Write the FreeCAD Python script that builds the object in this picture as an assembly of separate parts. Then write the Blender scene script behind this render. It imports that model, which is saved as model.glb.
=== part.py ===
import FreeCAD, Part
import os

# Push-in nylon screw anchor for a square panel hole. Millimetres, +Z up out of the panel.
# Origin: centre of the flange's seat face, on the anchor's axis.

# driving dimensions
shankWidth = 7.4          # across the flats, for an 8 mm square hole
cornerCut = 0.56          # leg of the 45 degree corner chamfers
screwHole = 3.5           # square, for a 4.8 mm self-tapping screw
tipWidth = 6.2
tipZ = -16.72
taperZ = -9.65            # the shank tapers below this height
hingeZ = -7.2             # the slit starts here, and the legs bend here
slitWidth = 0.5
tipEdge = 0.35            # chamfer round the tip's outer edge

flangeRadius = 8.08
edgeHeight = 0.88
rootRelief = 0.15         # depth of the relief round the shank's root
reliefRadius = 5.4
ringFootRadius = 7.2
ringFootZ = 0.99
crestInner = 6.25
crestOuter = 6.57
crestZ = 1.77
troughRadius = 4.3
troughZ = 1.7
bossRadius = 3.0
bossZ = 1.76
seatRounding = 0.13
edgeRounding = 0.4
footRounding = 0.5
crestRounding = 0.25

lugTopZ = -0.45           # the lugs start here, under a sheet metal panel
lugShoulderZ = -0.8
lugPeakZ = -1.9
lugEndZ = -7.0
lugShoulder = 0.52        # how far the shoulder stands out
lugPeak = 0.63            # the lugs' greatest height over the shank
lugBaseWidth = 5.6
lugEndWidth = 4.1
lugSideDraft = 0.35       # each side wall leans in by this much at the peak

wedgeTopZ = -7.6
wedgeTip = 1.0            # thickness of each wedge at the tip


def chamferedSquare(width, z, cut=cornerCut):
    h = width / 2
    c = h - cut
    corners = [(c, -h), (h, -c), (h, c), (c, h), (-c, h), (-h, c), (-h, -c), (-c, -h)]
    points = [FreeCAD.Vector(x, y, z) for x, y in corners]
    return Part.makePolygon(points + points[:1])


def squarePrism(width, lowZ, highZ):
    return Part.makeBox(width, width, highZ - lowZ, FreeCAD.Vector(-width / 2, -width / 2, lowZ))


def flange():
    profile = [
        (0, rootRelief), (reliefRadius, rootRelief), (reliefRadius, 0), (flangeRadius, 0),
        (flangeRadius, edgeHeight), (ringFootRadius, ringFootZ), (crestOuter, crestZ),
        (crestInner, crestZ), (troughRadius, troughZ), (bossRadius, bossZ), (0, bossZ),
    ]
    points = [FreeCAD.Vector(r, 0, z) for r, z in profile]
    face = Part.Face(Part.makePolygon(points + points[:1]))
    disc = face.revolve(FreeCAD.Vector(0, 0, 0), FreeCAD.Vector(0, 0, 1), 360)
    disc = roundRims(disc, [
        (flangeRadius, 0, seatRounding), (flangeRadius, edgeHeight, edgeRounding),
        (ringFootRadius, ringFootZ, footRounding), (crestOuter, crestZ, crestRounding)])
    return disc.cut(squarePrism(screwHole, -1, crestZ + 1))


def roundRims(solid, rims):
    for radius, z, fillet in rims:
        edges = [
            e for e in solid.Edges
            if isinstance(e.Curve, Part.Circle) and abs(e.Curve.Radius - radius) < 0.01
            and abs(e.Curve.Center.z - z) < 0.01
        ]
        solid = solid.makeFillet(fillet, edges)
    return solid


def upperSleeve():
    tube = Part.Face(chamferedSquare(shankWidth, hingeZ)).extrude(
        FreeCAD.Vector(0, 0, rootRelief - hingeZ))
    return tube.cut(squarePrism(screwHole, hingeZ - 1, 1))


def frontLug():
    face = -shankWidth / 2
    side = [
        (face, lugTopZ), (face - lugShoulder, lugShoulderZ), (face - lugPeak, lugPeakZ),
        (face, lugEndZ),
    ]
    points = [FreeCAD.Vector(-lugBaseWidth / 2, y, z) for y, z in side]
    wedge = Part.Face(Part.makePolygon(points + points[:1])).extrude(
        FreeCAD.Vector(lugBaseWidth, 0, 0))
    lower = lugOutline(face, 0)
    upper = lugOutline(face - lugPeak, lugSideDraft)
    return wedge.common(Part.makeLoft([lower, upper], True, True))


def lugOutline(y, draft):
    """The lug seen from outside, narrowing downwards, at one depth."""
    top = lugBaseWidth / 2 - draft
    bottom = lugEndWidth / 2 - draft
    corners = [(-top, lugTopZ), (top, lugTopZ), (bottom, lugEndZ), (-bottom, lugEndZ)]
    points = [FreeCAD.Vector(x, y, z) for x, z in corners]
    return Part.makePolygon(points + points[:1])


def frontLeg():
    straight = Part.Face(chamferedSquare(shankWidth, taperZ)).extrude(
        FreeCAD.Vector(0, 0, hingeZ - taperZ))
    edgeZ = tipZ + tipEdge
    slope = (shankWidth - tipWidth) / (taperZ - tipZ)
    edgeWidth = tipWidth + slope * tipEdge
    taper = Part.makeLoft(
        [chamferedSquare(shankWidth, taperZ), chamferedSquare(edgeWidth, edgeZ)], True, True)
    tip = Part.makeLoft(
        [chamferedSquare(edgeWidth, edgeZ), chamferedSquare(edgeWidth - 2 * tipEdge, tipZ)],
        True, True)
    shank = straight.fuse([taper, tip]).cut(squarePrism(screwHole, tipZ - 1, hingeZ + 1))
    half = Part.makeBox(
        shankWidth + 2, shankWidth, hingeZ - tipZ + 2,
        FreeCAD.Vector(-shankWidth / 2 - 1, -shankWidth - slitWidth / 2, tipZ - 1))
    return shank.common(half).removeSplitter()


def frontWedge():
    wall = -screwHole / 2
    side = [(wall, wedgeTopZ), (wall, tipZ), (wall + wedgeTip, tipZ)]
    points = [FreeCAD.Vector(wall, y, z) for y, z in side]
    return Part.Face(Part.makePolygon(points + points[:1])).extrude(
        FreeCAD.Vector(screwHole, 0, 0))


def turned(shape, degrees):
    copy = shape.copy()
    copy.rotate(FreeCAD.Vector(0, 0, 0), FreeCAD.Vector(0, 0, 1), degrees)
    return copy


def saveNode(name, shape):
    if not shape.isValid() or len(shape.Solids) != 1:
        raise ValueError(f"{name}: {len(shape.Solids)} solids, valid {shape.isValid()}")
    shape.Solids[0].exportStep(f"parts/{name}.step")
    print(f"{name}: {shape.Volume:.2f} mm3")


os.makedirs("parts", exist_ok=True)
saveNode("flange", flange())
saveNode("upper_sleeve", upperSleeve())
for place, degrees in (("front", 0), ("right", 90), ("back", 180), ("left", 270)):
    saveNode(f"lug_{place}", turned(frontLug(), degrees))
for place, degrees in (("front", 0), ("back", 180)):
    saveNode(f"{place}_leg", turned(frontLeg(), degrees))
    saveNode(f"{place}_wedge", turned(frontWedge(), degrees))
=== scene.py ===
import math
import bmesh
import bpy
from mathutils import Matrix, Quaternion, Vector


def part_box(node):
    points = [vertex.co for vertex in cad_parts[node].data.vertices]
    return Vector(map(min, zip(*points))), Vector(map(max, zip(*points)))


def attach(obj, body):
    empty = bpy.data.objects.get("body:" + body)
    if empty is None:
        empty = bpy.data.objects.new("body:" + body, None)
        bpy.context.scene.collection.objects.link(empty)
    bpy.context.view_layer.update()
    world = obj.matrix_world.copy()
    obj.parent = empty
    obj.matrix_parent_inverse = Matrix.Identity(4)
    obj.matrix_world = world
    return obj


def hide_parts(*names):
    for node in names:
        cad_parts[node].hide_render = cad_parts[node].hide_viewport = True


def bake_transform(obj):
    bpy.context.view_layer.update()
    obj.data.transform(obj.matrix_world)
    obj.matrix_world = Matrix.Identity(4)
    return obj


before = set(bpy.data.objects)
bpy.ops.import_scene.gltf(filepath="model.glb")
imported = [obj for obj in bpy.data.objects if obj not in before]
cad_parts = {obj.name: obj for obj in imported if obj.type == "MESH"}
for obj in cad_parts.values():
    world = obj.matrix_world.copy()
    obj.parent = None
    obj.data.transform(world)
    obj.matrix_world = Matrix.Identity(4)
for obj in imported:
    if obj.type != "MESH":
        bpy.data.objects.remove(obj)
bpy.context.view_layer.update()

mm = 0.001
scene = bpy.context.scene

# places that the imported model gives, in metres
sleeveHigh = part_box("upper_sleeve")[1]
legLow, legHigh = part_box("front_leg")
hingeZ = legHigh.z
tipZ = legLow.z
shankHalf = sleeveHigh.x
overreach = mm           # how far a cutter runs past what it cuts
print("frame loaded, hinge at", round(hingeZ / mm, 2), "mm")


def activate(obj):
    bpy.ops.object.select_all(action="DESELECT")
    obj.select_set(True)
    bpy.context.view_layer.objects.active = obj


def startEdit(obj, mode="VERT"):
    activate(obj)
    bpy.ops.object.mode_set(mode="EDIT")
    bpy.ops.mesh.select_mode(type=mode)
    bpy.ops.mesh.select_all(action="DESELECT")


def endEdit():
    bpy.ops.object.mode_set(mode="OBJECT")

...

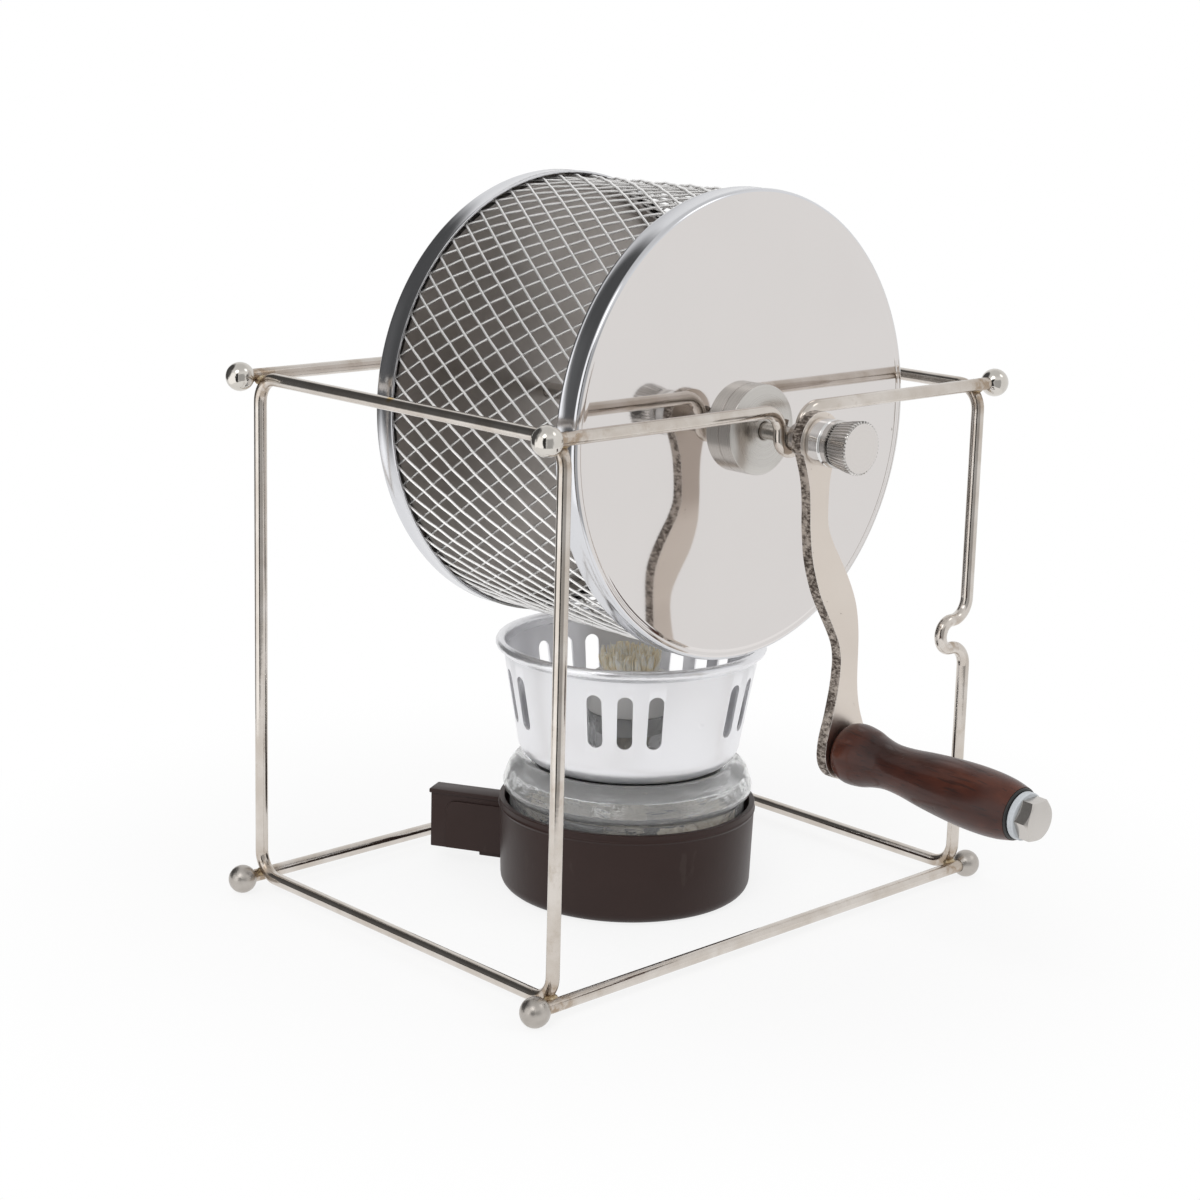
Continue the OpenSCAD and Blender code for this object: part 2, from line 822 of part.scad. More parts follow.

[GIVEN INSTRUCTION]
Copy verbatim the line that contains "return copy", the line that contains "imported = [obj", and all lines between them.

[RESULT]
    return copy


def saveNode(name, shape):
    if not shape.isValid() or len(shape.Solids) != 1:
        raise ValueError(f"{name}: {len(shape.Solids)} solids, valid {shape.isValid()}")
    shape.Solids[0].exportStep(f"parts/{name}.step")
    print(f"{name}: {shape.Volume:.2f} mm3")


os.makedirs("parts", exist_ok=True)
saveNode("flange", flange())
saveNode("upper_sleeve", upperSleeve())
for place, degrees in (("front", 0), ("right", 90), ("back", 180), ("left", 270)):
    saveNode(f"lug_{place}", turned(frontLug(), degrees))
for place, degrees in (("front", 0), ("back", 180)):
    saveNode(f"{place}_leg", turned(frontLeg(), degrees))
    saveNode(f"{place}_wedge", turned(frontWedge(), degrees))
=== scene.py ===
import math
import bmesh
import bpy
from mathutils import Matrix, Quaternion, Vector


def part_box(node):
    points = [vertex.co for vertex in cad_parts[node].data.vertices]
    return Vector(map(min, zip(*points))), Vector(map(max, zip(*points)))


def attach(obj, body):
    empty = bpy.data.objects.get("body:" + body)
    if empty is None:
        empty = bpy.data.objects.new("body:" + body, None)
        bpy.context.scene.collection.objects.link(empty)
    bpy.context.view_layer.update()
    world = obj.matrix_world.copy()
    obj.parent = empty
    obj.matrix_parent_inverse = Matrix.Identity(4)
    obj.matrix_world = world
    return obj


def hide_parts(*names):
    for node in names:
        cad_parts[node].hide_render = cad_parts[node].hide_viewport = True


def bake_transform(obj):
    bpy.context.view_layer.update()
    obj.data.transform(obj.matrix_world)
    obj.matrix_world = Matrix.Identity(4)
    return obj


before = set(bpy.data.objects)
bpy.ops.import_scene.gltf(filepath="model.glb")
imported = [obj for obj in bpy.data.objects if obj not in before]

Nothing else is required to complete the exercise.